Carter Observatory ready for lift off

New Zealand’s place for space is ready for lift-off next weekend with a brand new full-dome digital theatre that will take visitors further into space than ever before.

The newly refurbished Carter Observatory, Wellington’s world-class visitor attraction and astronomy education facility, reopens on Saturday 27 March To celebrate there will be free entry to the observatory for the day and lots of other family fun, including comet and spectroscope making, story telling with Apirana Taylor and entertainment from Kiwi musician Bella Kalolo.

Located at the top of the Wellington Botanic Garden, just two minutes walk from the Cable Car, the observatory’s brand new nine-metre planetarium – a full-dome digital theatre will take visitors on a virtual tour deep into space far beyond our Solar System to the Southern Cross and Te Ikaroa (The Milky Way).

Observatory Director Sarah Rusholme can’t wait for opening day. She says. “People will be amazed at the changes. The aim of the revamp was to make it a must-see visitor destination and open up the interior to create flexible exhibition spaces. It’s an investment in the city’s tourism, education and science industries and will enhance the visitor experience in Wellington. It’ll make a trip up on the Cable Car even more of a memorable experience.”

Mayor Kerry Prendergast says, “This has been a huge investment for Wellington City Council – but seeing such a state-of-the-art attraction operating in such a high-profile location makes it worthwhile.

“The Carter Observatory is a fantastic combination of technology, education and entertainment which will open the eyes of tens of thousands of Kiwis and visitors of all ages to the magic of what is going on above their heads.

“This is a marvelous asset to the city and I’m delighted to see it back in action and better than ever.”

The new hands-on multimedia space will put visitors in control of their own space experience from the beginning of time. Discover the importance of the stars in traditional Māori navigation. Find out how New Zealand’s great astronomers used the stars and check out the observatory’s historic telescopes. All will be open to the public on the day.

The refurbishment of the observatory involved a structural, thermal, fire and electrical upgrade of the whole building. The interior was completely gutted, the brick exterior was earthquake strengthened and the roof, walls and floor insulated.

The Tenths Trust gifted the observatory with its Māori name Te Ara Whānui ki te Rangi, which translates to the expansive pathway to the heavens.

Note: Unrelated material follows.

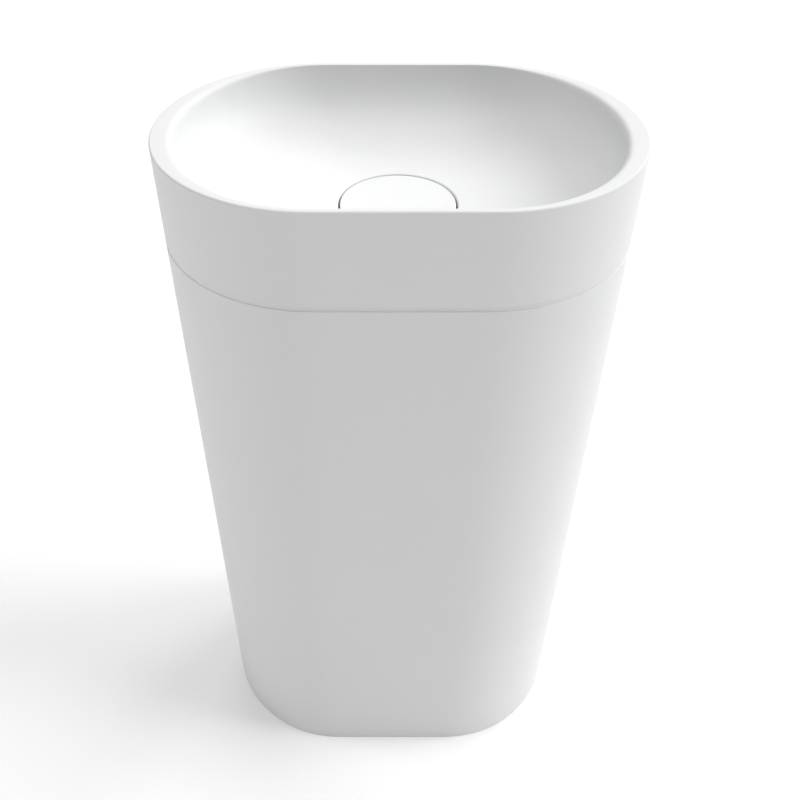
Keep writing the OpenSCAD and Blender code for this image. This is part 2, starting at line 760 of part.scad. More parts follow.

Sarah is particularly excited about a new Ministry of Education contract that will subsidise school visits to the observatory. “Thousands of children will come to the observatory each year. This will open the door to astronomy for children who may or may not have experienced the wonders of the planets and the universe before.”

The Council took over management of the observatory in December 2007 and has contributed $1.9m toward its refurbishment. The observatory will eventually be part of the Council's Museums Trust.